Thursday, July 14, 2005

MUST LOVE DOGS, starring Diane Lane and John Cusack, rated PG-13 for some scenes of animated violence.

Diane Lane stars as Sarah Hurlihy, an attractive, single middle-aged woman with a terrible secret: she's an android, whose mission is to take good roles in movies from human actresses. Also, her circuitry is programmed with a prime directive that she can under no circumstances disobey, which obviously provides the title of the film.

So once she's uncovered the awful truth about her life, her recent breakup and career as a preschool teacher become even more depressing. Fortunately, she's got one of those meddling movie sisters who enjoys the feeling of superiority she gets by trying to set Sarah up with guys. The result is a long parade of colorful losers that Sarah has to date: disco guy; obnoxious lawyer guy; too-eager-for-sex guy; probably-gay guy; eskimo-with-a-harpoon guy; bumblebee-costume-guy; former-president-of-the-united-states-who-isn't-carter-bush-or-ford guy. You've seen the scene before.

Finally, in desperation, meddling sister puts a personal ad in the paper on behalf of her sister that says what a lovely, sensitive person she is and describes the type of non-loser man that she would like to meet and also says she's easy. As a result, another cavalcade of creeps present themselves to Sarah for inspection, but this time, having discovered her android powers, she shapes her index finger into a long, pointy knife like the creepy cop in Terminator 2 and stabs them in the eye one by one after the salad course.
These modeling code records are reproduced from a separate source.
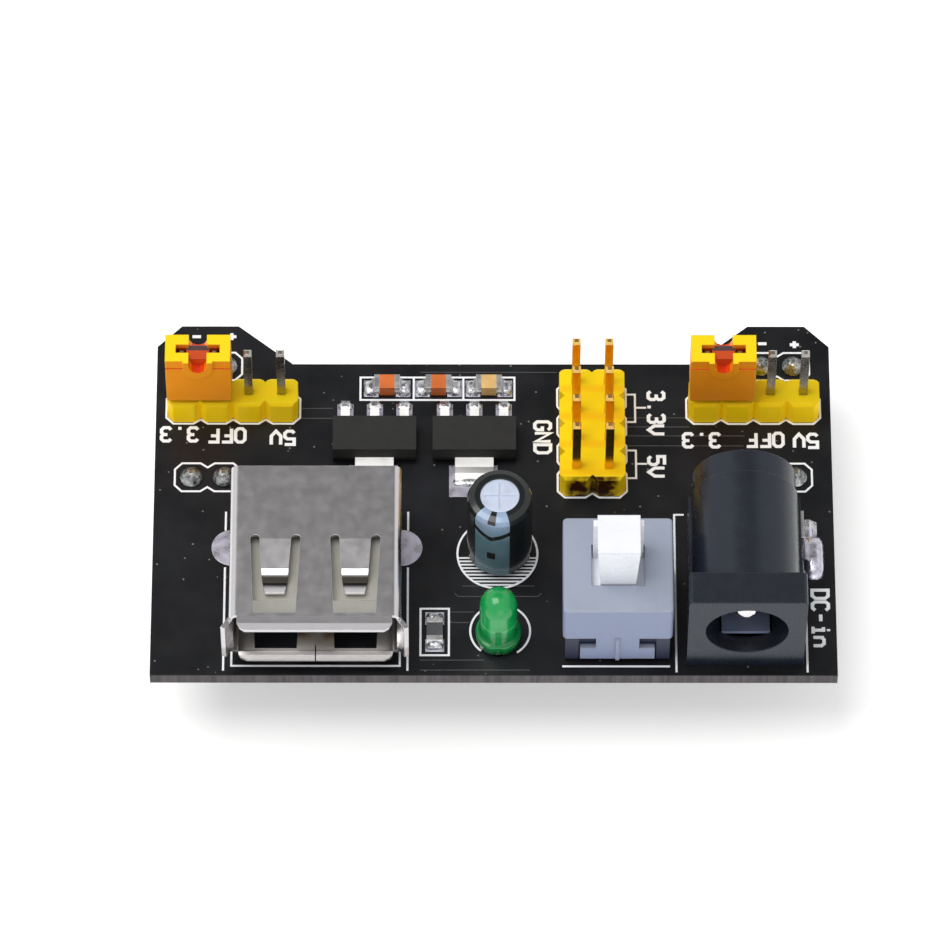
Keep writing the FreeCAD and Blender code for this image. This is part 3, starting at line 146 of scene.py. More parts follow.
# Shader building
class Shader:
    """Adds nodes to a material's or a group's tree and wires them by socket name."""

    def __init__(self, tree):
        self.tree = tree

    def feed(self, socket, value):
        if isinstance(value, bpy.types.NodeSocket):
            self.tree.links.new(value, socket)
        else:
            socket.default_value = value

    def add(self, kind, inputs=None, **settings):
        node = self.tree.nodes.new(kind if kind.startswith("Node") else "ShaderNode" + kind)
        for key, value in settings.items():
            setattr(node, key, value)
        for key, value in (inputs or {}).items():
            self.feed(node.inputs[key], value)
        return node

    def maths(self, operation, first, second=0.0, clamp=False):
        return self.add("Math", {0: first, 1: second}, operation=operation, use_clamp=clamp).outputs[0]

    def range(self, value, low, high, to_low=0.0, to_high=1.0):
        inputs = {"Value": value, "From Min": low, "From Max": high, "To Min": to_low, "To Max": to_high}
        return self.add("MapRange", inputs).outputs["Result"]

    def blend(self, factor, first, second):
        """Colour mix of two colours or sockets."""
        node = self.add("Mix", data_type="RGBA")
        self.feed(node.inputs[0], factor)
        self.feed(node.inputs[6], first if isinstance(first, bpy.types.NodeSocket) else (*first, 1))
        self.feed(node.inputs[7], second if isinstance(second, bpy.types.NodeSocket) else (*second, 1))
        return node.outputs[2]

    def place(self):
        return self.add("TexCoord").outputs["Object"]

    def along(self, axis):
        """Place along one axis of the frame, in metres."""
        return self.add("SeparateXYZ", {0: self.place()}).outputs[axis]

    def facing(self, axis):
        """Part of the surface normal along one axis."""
        return self.add("SeparateXYZ", {0: self.add("NewGeometry").outputs["Normal"]}).outputs[axis]

    def distance(self, value, middle):
        """How far a value lies from a middle value."""
        return self.maths("ABSOLUTE", self.maths("SUBTRACT", value, middle))

    def effect(self, name, **inputs):
        """One of the shared effect groups, with its own values."""
        node = self.add("Group", node_tree=bpy.data.node_groups[name])
        for key, value in inputs.items():
            self.feed(node.inputs[key.replace("_", " ").capitalize()], value)
        return node.outputs[0]


def effect_group(name, inputs, output):
    tree = bpy.data.node_groups.new(name, "ShaderNodeTree")
    for label, default in inputs.items():
        socket = tree.interface.new_socket(label, in_out="INPUT", socket_type="NodeSocketFloat")
        socket.default_value = default
    tree.interface.new_socket(output, in_out="OUTPUT", socket_type="NodeSocketFloat")
    shader = Shader(tree)
    return shader, shader.add("NodeGroupInput").outputs, shader.add("NodeGroupOutput").inputs[0]


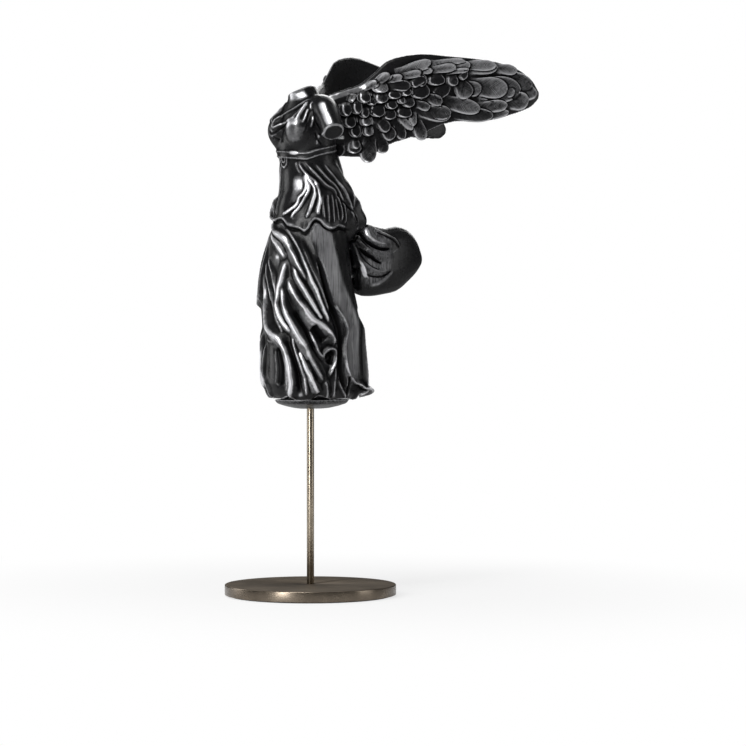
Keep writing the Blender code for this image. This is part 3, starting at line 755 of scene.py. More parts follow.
class Blade:
    """One feather: a domed blade with a raised rim and a rounded tip, laid on the wing like a tile."""

    def __init__(self, form, root, tip, width, rise, tint):
        self.root = np.array((np.interp(root[0], form.y, form.run), root[1]))
        way = np.array((np.interp(tip[0], form.y, form.run), tip[1])) - self.root
        self.length = math.hypot(*way)
        self.way = way / self.length
        self.aside = np.array((-self.way[1], self.way[0]))
        self.form, self.width, self.rise, self.tint = form, width, rise, tint

    def add(self, bm):
        """Adds the blade as a closed thin shell, and keeps its upper face."""
        a, b = np.meshgrid(ALONG, ACROSS, indexing="ij")
        half = half_width(a, self.width)
        ahead, aside = a * self.length, b * half
        place = self.root + ahead[..., None] * self.way + aside[..., None] * self.aside
        edge = np.minimum((1 - np.abs(b)) * half, (1 - a) * self.length)
        rim = RIM * np.exp(-((edge / 0.9) ** 2))
        shaft = SHAFT * np.exp(-((aside / 0.6) ** 2)) * smoothstep(16, 26, self.length) * (1 - a)
        crown = CROWN * self.width * (1 - b**2)
        lift = self.level(a) - BLADE_SUNK + rim + shaft + crown + LEAN * self.width * b
        self.upper = self.form.surface(place[..., 0], place[..., 1], lift)
        lower = self.form.surface(place[..., 0], place[..., 1], lift - BLADE_THICK - rim)
        layers = [[[bm.verts.new(p * MM) for p in row] for row in face] for face in (self.upper, lower)]
        rows, columns = a.shape
        for i in range(rows - 1):
            for j in range(columns - 1):
                corners = ((i, j), (i + 1, j), (i + 1, j + 1), (i, j + 1))
                bm.faces.new([layers[0][r][c] for r, c in corners])
                bm.faces.new([layers[1][r][c] for r, c in reversed(corners)])
        border = [(i, 0) for i in range(rows)] + [(rows - 1, j) for j in range(1, columns)]
        border += [(i, columns - 1) for i in range(rows - 2, -1, -1)]
        border += [(0, j) for j in range(columns - 2, 0, -1)]
        for (r, c), (s, d) in zip(border, border[1:] + border[:1]):
            bm.faces.new((layers[0][s][d], layers[0][r][c], layers[1][r][c], layers[1][s][d]))

    def level(self, a):
        """How high the blade lies over the sheet; its root dips under the feathers before it."""
        return self.rise + TIP_LIFT * a - ROOT_DIP * smoothstep(0.35, 0.0, a)

    def reading(self, place):
        """For places on the sheet: share of the blade's length, distance aside and distance inside."""
        offset = place - self.root
        a = offset @ self.way / self.length
        aside = offset @ self.aside
        half, before, after = (half_width(np.clip(a + step, 0, 1), self.width) for step in (0, -0.01, 0.01))
        slope = (after - before) / (0.02 * self.length)
        inside = (half - np.abs(aside)) / np.sqrt(1 + slope**2)
        beyond = -np.hypot((a - 1) * self.length, aside)
        return a, aside, np.where(a > 1, beyond, inside)

    def rubbing(self, a, inside):
        """How rubbed the blade is: its rim most, its tip more than its root."""
        rim = smoothstep(1.1, 0.5, inside) * smoothstep(-0.3, 0.1, inside) * smoothstep(0.05, 0.45, a)
        web = (0.05 + 0.9 * self.tint) * (0.35 + 0.65 * a) * (0.55 + 0.45 * smoothstep(3.5, 0.8, inside))
        return web + (1.15 - 0.5 * self.tint) * rim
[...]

After that, the movie gets a little gratuitous with the violence for my taste. Sarah becomes a killing machine that threatens the whole planet. Eventually, Morgan Freeman (the President, of course) is forced to make a speech on television in which he advises everyone that the United States has chosen to do what it must in order to survive, which means that scientists, artists, politicians, NFL cheerleaders and a handful of other important personages are to be evacuated immediately to a secure bunker in a Bahamas resort.

John Cusack is a single father caught up in this world-ending madness, responsible for protecting his wide-eyed daughter, played by Verne Troyer, from the onslaught. As cities are destroyed one by one, Cusack remains determined to stand with surviving remnant of society not on the beach in the Bahamas and find a way to defeat Sarah before the threat spreads to other countries.

Eventually, his rag-tag band of cohorts discover that Sarah has no resistance to water, which makes her sister realize why Sarah always refused to go shopping for swimsuits with her even though she was always so thin and everyone hated her for it. I'll try not to ruin the ending, but Cusack sets up a Wile E. Coyote-style trap wherein she pulls a rope next to a sign that says: "Pull Rope for Perfect Man." The rope doesn't in fact deliver a perfect man, but instead, pours a cartoony silver bucket of water on her head and she melts like the Wicked Witch of the West.

I'm not the first person to express my displeasure with Hollywood's belief that it can just jam-pack a movie with special effects and then expect us to line up to watch it. Unfortunately, MUST LOVE DOGS is a stereotypical example of just such a movie. On the other hand, it has Diane Lane in most of the scenes.

On a scale of "War of the Worlds" on the radio in 1929 on the good end to "War of the Worlds" as a movie in 2005 on the other, I give MUST LOVE DOGS an "At Least Diane Lane Is In Most Of The Scenes."

Special note: if, like Sarah, you'd like to kill losery suitors that you've had a hard time breaking up with, this movie as a double feature with "Sisterhood of the Traveling Pants" provides a certain but legal way of getting the job done.